Paru initialement en 1996 aux Etats-Unis où il connut un
succès certain, ce superbe roman d’anticipation est resté inédit en France
jusqu’à sa traduction et diffusion par la très belle maison d’édition
Gallmeister qui s’est fait une spécialité de faire connaître en Francophonie de
jeunes auteurs nord-américains de qualité (tels que David Vann, Elen Urbani ou
Ron Carlson pour prendre certains de leurs meilleurs succès de librairie).
On parle beaucoup actuellement, et à juste titre au vu des
catastrophes écologiques, sociales, humanitaires et économiques qui nous
menacent si nous ne changeons rien de façon radicale, de la fin inéluctable du
capitalisme et de la nécessité de réinventer en quelque sorte l’humanité en se
montrant plus frugal, plus autonome, plus solidaire aussi.
Alors voilà : pour une raison quelconque au fond sans
importance, à une époque probablement proche non précisée, les Etats-Unis ont
cessé d’exister. Ils se sont effondrés sur eux-mêmes, victimes de leur mode de
consommation effrénée et de l’indisponibilité des ressources arrivées à
épuisement. Il n’y a plus ni essence, ni électricité et bientôt médicaments et
ravitaillement deviennent des simples concepts en forme de souvenirs. Les
genres meurent de maladie et d’incapacité à s’adapter, les villes se vident et
la société telle que nous la connaissons cesse brutalement d’exister.

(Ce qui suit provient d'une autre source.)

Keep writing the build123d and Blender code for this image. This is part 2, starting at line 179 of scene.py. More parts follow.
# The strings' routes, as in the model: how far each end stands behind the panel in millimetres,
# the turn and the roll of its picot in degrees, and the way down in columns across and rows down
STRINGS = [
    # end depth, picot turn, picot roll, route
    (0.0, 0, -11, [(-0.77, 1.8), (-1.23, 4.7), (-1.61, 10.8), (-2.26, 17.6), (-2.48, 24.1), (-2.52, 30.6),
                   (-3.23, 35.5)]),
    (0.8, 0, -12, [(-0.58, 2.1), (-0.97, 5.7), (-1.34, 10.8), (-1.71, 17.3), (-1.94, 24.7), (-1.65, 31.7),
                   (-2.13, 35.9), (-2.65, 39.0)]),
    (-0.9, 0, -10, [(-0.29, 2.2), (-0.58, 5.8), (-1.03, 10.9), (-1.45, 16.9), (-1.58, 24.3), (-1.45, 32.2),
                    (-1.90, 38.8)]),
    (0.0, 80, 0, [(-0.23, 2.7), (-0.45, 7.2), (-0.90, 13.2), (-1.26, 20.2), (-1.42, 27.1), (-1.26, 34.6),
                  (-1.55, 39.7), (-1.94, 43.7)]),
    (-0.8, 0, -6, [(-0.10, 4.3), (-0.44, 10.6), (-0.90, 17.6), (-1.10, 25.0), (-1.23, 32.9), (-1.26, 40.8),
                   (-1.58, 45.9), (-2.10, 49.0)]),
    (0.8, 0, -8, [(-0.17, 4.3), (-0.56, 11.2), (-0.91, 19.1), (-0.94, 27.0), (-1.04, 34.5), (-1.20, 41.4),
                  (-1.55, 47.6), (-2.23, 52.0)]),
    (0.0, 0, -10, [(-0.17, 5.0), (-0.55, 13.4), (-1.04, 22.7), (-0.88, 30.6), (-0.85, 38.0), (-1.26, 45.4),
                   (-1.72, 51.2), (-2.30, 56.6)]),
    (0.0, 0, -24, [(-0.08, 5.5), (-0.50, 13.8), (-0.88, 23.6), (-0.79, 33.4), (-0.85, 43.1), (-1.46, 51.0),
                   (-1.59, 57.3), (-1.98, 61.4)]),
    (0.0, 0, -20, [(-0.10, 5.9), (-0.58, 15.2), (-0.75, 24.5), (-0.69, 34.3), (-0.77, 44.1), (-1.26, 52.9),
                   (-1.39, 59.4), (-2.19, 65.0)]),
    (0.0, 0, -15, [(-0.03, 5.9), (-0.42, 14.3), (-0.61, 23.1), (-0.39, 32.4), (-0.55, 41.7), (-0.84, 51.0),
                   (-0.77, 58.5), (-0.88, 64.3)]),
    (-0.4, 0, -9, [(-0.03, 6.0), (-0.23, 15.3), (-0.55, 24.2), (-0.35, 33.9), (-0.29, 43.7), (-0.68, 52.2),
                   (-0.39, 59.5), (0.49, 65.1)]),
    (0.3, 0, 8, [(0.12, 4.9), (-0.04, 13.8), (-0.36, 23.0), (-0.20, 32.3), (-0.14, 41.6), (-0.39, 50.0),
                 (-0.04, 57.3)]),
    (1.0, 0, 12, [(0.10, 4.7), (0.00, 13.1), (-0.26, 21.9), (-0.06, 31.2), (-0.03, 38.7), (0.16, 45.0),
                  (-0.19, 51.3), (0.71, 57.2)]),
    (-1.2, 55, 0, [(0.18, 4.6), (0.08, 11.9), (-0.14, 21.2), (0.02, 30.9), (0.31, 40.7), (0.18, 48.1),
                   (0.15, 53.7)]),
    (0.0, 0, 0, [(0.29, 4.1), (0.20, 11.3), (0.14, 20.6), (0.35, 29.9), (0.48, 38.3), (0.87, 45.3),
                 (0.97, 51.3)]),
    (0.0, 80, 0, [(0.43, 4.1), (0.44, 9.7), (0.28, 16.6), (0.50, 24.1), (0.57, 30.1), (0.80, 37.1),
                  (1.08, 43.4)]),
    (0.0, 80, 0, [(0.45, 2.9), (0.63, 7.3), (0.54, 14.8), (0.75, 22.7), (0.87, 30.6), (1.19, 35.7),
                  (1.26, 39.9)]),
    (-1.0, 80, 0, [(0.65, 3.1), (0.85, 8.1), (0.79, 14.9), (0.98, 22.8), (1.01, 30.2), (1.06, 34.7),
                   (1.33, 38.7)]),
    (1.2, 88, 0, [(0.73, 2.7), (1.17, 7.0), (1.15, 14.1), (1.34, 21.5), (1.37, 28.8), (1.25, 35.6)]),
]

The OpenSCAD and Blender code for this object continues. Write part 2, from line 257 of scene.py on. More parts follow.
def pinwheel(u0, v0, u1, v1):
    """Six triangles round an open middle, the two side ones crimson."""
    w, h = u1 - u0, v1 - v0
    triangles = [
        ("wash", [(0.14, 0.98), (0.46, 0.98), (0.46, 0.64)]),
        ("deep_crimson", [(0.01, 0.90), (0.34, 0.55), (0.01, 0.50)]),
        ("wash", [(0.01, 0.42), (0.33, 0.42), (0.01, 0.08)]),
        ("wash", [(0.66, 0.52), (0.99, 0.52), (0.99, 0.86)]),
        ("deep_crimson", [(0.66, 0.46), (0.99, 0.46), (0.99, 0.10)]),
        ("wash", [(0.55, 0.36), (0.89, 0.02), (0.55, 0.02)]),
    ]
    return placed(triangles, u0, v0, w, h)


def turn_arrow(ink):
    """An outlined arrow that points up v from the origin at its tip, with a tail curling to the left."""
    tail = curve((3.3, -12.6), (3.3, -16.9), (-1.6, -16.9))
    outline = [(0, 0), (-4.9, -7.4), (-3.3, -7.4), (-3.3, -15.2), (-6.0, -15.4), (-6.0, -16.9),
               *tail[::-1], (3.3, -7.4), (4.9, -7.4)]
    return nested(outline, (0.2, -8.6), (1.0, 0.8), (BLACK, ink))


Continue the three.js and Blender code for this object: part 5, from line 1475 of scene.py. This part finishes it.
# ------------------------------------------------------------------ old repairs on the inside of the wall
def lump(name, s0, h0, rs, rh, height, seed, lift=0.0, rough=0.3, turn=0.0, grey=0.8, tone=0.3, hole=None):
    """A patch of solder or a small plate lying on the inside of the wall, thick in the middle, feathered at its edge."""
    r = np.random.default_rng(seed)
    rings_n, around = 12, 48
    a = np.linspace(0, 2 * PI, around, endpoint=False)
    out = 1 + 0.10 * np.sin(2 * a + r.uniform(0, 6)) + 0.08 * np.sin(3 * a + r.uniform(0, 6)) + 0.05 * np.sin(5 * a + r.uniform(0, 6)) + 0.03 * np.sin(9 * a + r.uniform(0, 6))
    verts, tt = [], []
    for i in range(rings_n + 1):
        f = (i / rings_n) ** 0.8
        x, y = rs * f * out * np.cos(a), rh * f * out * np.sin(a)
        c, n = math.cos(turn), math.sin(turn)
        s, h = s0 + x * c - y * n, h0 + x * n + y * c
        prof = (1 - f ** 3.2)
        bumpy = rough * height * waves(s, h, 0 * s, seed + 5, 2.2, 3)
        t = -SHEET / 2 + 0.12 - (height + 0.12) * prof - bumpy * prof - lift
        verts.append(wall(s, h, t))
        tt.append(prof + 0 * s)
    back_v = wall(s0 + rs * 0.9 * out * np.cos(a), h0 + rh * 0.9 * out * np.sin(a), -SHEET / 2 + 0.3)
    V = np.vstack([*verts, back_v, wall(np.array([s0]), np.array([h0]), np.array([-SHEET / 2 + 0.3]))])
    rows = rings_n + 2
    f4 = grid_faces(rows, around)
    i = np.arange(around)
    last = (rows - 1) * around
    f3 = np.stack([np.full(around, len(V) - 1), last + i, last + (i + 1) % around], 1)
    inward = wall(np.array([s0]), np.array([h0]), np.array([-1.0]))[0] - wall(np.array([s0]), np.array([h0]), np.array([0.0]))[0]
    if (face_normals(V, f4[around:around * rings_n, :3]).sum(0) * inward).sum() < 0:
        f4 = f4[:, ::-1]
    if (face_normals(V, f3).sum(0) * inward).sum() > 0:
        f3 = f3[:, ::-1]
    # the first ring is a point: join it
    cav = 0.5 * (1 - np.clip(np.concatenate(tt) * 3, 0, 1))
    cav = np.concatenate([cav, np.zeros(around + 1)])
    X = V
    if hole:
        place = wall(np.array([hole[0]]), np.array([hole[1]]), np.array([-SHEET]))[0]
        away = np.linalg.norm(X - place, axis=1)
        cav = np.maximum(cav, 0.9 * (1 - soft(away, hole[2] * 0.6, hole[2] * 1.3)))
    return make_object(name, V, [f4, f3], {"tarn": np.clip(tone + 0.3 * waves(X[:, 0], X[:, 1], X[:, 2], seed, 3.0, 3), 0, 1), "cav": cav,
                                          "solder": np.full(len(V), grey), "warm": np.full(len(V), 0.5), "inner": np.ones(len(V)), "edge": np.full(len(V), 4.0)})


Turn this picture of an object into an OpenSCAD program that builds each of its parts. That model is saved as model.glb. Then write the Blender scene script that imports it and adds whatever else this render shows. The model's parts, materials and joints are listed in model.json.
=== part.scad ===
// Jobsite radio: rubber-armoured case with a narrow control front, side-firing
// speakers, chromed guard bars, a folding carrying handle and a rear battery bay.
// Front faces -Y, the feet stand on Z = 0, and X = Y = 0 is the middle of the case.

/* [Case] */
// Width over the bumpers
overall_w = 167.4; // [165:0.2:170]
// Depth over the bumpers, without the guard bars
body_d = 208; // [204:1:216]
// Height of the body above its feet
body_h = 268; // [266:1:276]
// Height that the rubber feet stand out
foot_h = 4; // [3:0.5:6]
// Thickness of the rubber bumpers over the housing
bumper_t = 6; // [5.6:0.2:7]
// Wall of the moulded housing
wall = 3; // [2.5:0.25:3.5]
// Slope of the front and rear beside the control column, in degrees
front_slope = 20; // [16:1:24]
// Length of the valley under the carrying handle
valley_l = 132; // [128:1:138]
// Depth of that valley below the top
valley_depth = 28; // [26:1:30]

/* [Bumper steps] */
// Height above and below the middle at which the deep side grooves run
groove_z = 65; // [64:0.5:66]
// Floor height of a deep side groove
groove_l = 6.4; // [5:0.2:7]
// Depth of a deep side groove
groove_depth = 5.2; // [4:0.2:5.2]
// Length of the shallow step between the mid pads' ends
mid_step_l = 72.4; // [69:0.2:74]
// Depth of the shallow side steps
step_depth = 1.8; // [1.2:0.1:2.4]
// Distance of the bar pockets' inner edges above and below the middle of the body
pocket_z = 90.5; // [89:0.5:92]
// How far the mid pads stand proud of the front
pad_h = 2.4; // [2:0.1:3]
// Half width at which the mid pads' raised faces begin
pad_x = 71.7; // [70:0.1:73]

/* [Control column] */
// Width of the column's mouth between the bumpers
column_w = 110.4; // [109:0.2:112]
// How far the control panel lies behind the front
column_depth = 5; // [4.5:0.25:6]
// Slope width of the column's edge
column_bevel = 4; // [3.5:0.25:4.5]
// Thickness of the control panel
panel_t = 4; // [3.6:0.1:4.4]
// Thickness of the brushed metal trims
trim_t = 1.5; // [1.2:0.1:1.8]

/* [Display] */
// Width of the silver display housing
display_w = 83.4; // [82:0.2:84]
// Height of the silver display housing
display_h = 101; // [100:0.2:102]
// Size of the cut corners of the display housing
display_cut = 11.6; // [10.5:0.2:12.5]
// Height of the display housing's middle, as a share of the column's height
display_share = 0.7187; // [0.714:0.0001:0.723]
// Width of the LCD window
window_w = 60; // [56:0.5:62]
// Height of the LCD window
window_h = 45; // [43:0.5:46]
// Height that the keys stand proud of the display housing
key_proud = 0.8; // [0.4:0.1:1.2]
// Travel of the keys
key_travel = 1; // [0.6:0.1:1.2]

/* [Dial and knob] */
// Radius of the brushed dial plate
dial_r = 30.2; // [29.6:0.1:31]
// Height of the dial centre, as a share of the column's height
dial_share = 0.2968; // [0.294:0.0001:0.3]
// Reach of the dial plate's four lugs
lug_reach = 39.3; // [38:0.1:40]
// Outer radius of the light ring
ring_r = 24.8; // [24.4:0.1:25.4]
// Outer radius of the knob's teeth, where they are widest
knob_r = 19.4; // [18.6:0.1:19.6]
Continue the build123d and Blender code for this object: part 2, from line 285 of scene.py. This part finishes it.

Dans cette civilisation qui s’effondre, deux jeunes sœurs
tentent de survivre. Elles résident ensemble
dans la maison que leurs parents avaient fait construire, loin de tout, à
l’orée de la forêt de Sud-Californie qui appartenait autrefois à l’Etat. Depuis
que leurs parents sont morts, elles ont dû apprendre à se débrouiller
entièrement seules et repenser intégralement leur façon de vivre. Chaque minuscule objet issu du monde
précédent doit être sauvegardé, répertorié, trié et utilisé avec la plus grande
parcimonie. Pendant que l’une, qui
voulait devenir ballerine à San Francisco, ne cesse de danser sur un simple
métronome, privée de musique sans électricité accumulant la rancœur d’un passé
révolu, l’autre qui se destinait à étudier à Harvard tente d’accumuler et
d’assimiler les connaissances rassemblées dans l’encyclopédie et les différents
livres qui peuplent la maison.
Plus le temps passe, plus l’espoir d’un retour au monde précédent
diminue, plus les dangers augmentent : les réserves de nourriture qui
s’épuisent, les rôdeurs aux intentions malsaines, les grands animaux (ours,
cerfs, sangliers) qui reprennent leurs droits. Plus le monde se rétrécit dans
ses perspectives, plus la relation entre les sœurs devient essentielle,
fusionnelle et donc, parfois, explosive.
Au fur et à mesure que les vestiges du monde ancien se
dégradent, c’est la forêt qui apparaît comme le lieu où inventer un monde
nouveau, où il devient tentant de s’aventurer de plus en plus profondément pour
se libérer de ses liens anciens ayant perdu tout sens et n’apportant plus la
moindre protection.
C’est vers ce dépouillement progressif, vers cette mise à nu
des relations humaines, de l’amour fraternel ou physique que nous emmène Jean
Hegland d’une main de fer maniant une écriture de velours. Un superbe livre qui
devrait continuer de vous hanter longtemps après l’avoir refermé.